Trump, the coup attempt, and right-wing opinion-makers in Sweden

Vladan Lausevic
4 min readJan 11, 2021
Photo by Elvis Bekmanis via Unsplash

The recent development concerning Donald Trump, his moderate and militant supporters, and the Capitol's coup attempt, the US-Congress building, is making headlines worldwide. Billions of people are shocked by the riots, violence and anti-democratic behaviours in the USA.

Many politicians and opinion-makers in Europe have been either endorsing and supporting Trump's personality or proposing that his policies should be implemented. For example, as with Hungarian prime minister Viktor Orban.

In this article, my ambition is to present some of the reactions and behaviours among right-wing opinion-makers in Sweden. Meaning those with market-liberal, centre-right and/or moderate conservative profiles.

The case is interesting because since 2016 several right-wing and bourgeoise oriented opinion-makers have been proposing that the Moderate (Conservative) Party and Christian Democrats should cooperate and make agreements with the far-right populist and nationalist Sweden Democrats. A party that among other things is known for endorsing Trump on several occasions and cheering for him during the latest elections.

Here are some examples of why several right-wingers afterwards feel that they need “to wash their hands” and change arguments:

  1. Ivar Arpi, a former main columnist at Svenska Dagbladet and now writing for newly started conservative daily Bullentin is famous for claiming that Black Lives Matter are “demanding submission of whites” and that “Brussels is the new Moscow”. His early reaction to what happened at the Capitol was:

For God’s sake, stop calling that for a coup attempt! That (riots) is rotten anyway and should surely be condemned, but nobody, absolutely nobody, can believe that a few 20-year old guys in training pants who take selfies will soon take over power in the USA”.

Arpi later deleted the Tweet, but the Internet never forgets.

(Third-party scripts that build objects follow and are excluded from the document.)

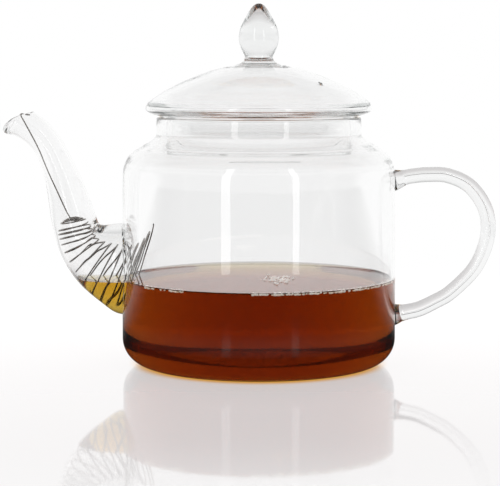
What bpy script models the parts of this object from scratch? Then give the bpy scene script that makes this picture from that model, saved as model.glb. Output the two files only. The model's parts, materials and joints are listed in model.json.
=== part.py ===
"""A clear glass teapot with tea in it, a lift-off domed lid and a coiled wire strainer in its spout.

Metres, +Z up. The origin is on the pot's vertical axis at its flat base. The spout points to -X and the
handle to +X. Lengths below are written in millimetres and turned into metres by MM.
"""

import math

import bmesh
import bpy
import numpy as np
from mathutils import Vector

MM = 0.001
GAP = 0.3  # between pieces that touch or are fused on the real pot

# Pot
BODY_RADIUS = 63.9
BODY_WALL = 1.6
BASE_RADIUS = 51.5
BASE_THICKNESS = 2.6
BASE_CORNER = 12.4
CORNER_THICKENING = 1.0  # extra glass in the corner between the base and the wall
WALL_TOP = 76.0
NECK_RADIUS = 47.6
NECK_WALL = 1.8
NECK_FOOT = 107.6
RIM_TOP = 115.4
BODY_SIDES = 48

# Hole in the wall that the spout is fused over
HOLE_RADIUS = 15.0
HOLE_HEIGHT = 42.0
HOLE_CUT_START = -45.0
HOLE_CUT_LENGTH = 30.0

# Spout
SPOUT_WALL = 1.0
SPOUT_LOWER_WALL = 0.8
SPOUT_SIDES = 24

# Handle
ROD_RADIUS = 3.5
ROD_SIDES = 14

# Lid
LID_WALL = 1.8
FLANGE_RADIUS = 43.0
FLANGE_FOOT = 100.0
DOME_TOP = 140.0
DOME_FOOT = RIM_TOP + GAP
LID_EDGE_CENTRE = (50.4, 119.6)
LID_EDGE_RADIUS = 2.2
LID_EDGE_WALL = 1.4
VENT_RADIUS = 1.0
VENT_DISTANCE = 36.5
VENT_ANGLE = math.radians(-41.0)
VENT_CUT_START = 122.0
VENT_CUT_LENGTH = 20.0
FLANGE_CLEARANCE = 0.2  # on top of GAP, between the flange and the dome
KNOB_SIDES = 24

# Strainer
WIRE_RADIUS = 0.33
COIL_POINTS_PER_TURN = 14
COIL_TURNS = 14
CAP_RADIUS = 6.4
CAP_TURNS = 4.25
CAP_CENTRE = (-87.0, 66.1)
CAP_TILT = math.radians(12.0)
CAP_RISE = 2.2
CAP_EYE = 0.9  # radius at which the spiral starts

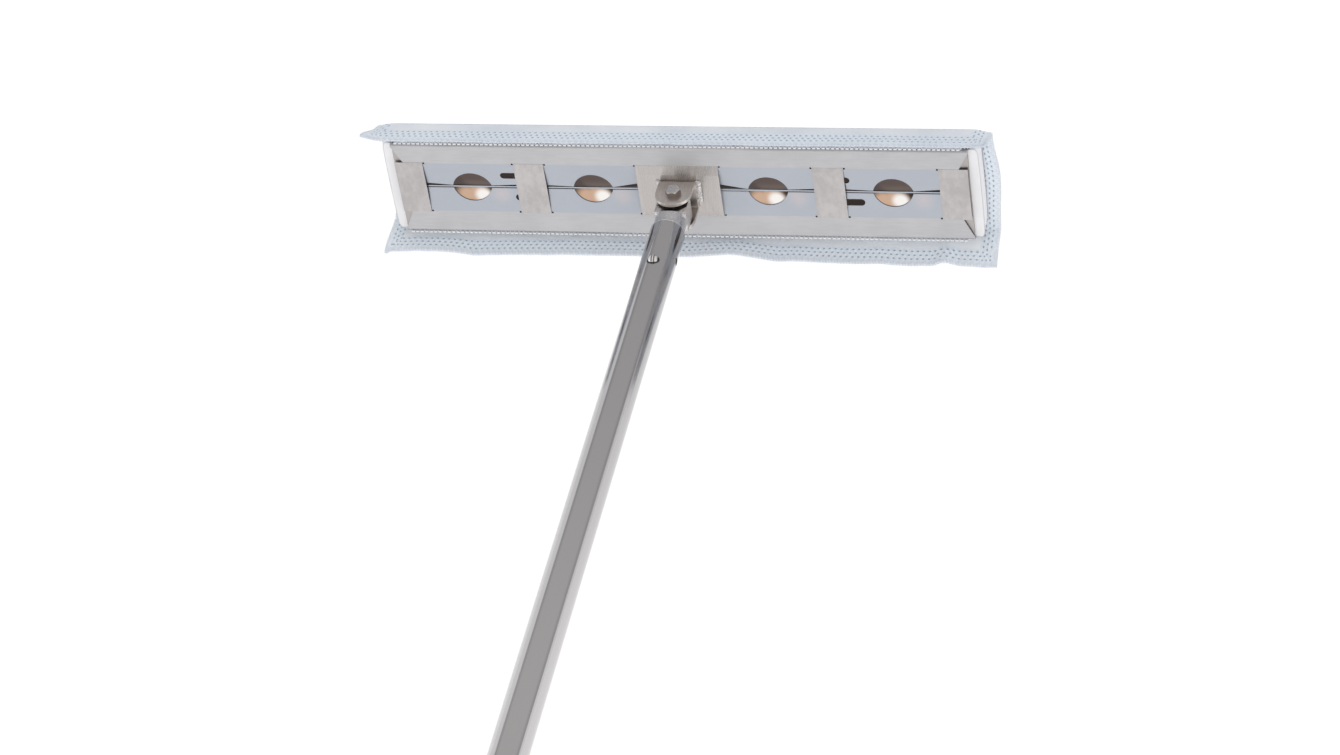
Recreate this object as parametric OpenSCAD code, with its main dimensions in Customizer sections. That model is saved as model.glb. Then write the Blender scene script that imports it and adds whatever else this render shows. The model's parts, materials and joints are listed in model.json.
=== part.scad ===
// Window cleaning pole: a swivelling microfibre head on a two-section telescopic pole.
// X runs along the head, Z is up across the head, and the pad faces +Y.
// The pole runs back along -Y. The origin is the centre of the pad's working face.

/* [Head frame] */
// Length of the stainless frame along X
head_l = 418.6; // [380:1:460]
// Height of the frame along Z
head_h = 78.4; // [70:1:90]
// Depth of the frame from the hook tape's seat to its back face
frame_d = 20; // [18:0.5:24]
// Thickness of the frame's sheet
sheet_t = 1; // [0.8:0.1:1.2]
// Outside radius of the frame's folds
fold_r = 2.2; // [1.5:0.1:3]
// Width of the upper band on the back
band_top = 16.4; // [14:0.2:20]
// Width of the lower band on the back
band_bottom = 19.1; // [15:0.1:21]
// Width of the two end straps
strap_end = 21.7; // [18:0.1:24]
// Width of the two middle straps
strap_mid = 22.3; // [18:0.1:26]
// Width of the centre strap, which carries the hinge
strap_centre = 60.2; // [54:0.1:66]
// Thickness of the straps' sheet
strap_t = 0.6; // [0.5:0.1:1]
// Angle at which the window flaps fold into the frame
flap_angle = 5; // [3:0.5:7]
// Diameter of the round notch in the middle of each window
notch_d = 29.5; // [24:0.5:32]

/* [End caps] */
// Width of a plastic end cap along X, at its middle
cap_w = 6.4; // [5:0.1:10]
// Height of an end cap along Z
cap_h = 76; // [70:1:78]
// Depth by which the end caps sit below the frame's back face
cap_sink = 3.4; // [2:0.1:5]

/* [Pad] */
// Length of the microfibre pad
pad_l = 456; // [440:1:480]
// Height of the pad's working face
pad_h = 88; // [84:1:94]
// Thickness of the pad's pile
pile_t = 2; // [1.5:0.1:2.4]
// Thickness of the pad's backing cloth
backing_t = 1; // [0.8:0.1:1.2]
// Thickness of the hook tape
tape_t = 1; // [0.8:0.1:1.2]
// Distance by which the lower flap's hem stands behind the frame
flare_back = 10; // [6:0.5:14]
// Height by which the lower flap's hem hangs below the pad
flare_drop = 9.2; // [7:0.1:12]

/* [Hinge] */
// Distance from the frame's back face to the swivel bolt's axis
bolt_out = 18; // [17:0.5:20]
// Thickness of the hinge bracket's steel
ear_t = 2.5; // [2:0.1:3]
// Height of the bracket over both ears
bracket_h = 25.5; // [24:0.1:28]
// Width of the bracket's ears along X
ear_w = 25.8; // [24:0.1:28]
// Diameter of the swivel bolt
bolt_d = 6; // [5:1:6]
// Thickness of the lug between the ears
lug_t = 17; // [12:0.5:18]

/* [Pole] */
// Outside diameter of the upper tube
upper_d = 25; // [24:0.5:26]
// Outside diameter of the lower tube
lower_d = 30; // [29.8:0.1:30.6]
// Wall thickness of both tubes
wall = 1.2; // [1:0.1:1.4]
// Length of the upper tube
upper_l = 700; // [700:10:900]
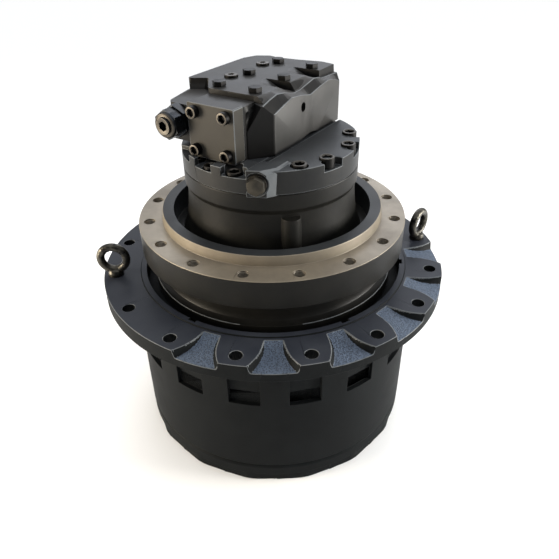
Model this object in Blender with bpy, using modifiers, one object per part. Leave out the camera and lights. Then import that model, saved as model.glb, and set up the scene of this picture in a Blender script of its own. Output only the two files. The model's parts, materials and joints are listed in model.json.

2. Susanna Birgersson is famous for advocating that “Sweden should become more as Denmark” as by prohibiting beggars to aks for help on the streets, implement a burka ban, and promote “Danish/Swedish values” manifested in restrictive humanitarian immigration policy. Also, in 2017 she sort of wrote that she stopped being a social-liberal after reading David Goodhart’s “Road to somewhere” populist and nativist book.

Birgersson’s early tweet about the riots was :

On one day Pelosi (Democratic Congresswoman) orders a gender-neutral language in the Congress, next day Trump supporters storm the building. There has to be a connection there”.

Birgersson also argues that “the future belongs to conservatives”.

3. When Alice Teodorescu who presented herself as “old-moderate conservative” became the young chief editor of social-liberal daily Göteborgs Posten in 2015 she contributed to transforming the magazine into a more conservative and right-wing newspaper, also by using populist formulations.

As a new leading columnist at Bulletin she has written an article condemning the riots and arguing that Donald Trump as a radical and not a conservative. Simultaneously, in the article, she excludes the Sweden Democrats as being in the political opposition (Sweden's government consists of social-democrats and greens) despite already from 2016 writing that Moderate Party and Christian Democrats should cooperate and take power with Sweden Democrats.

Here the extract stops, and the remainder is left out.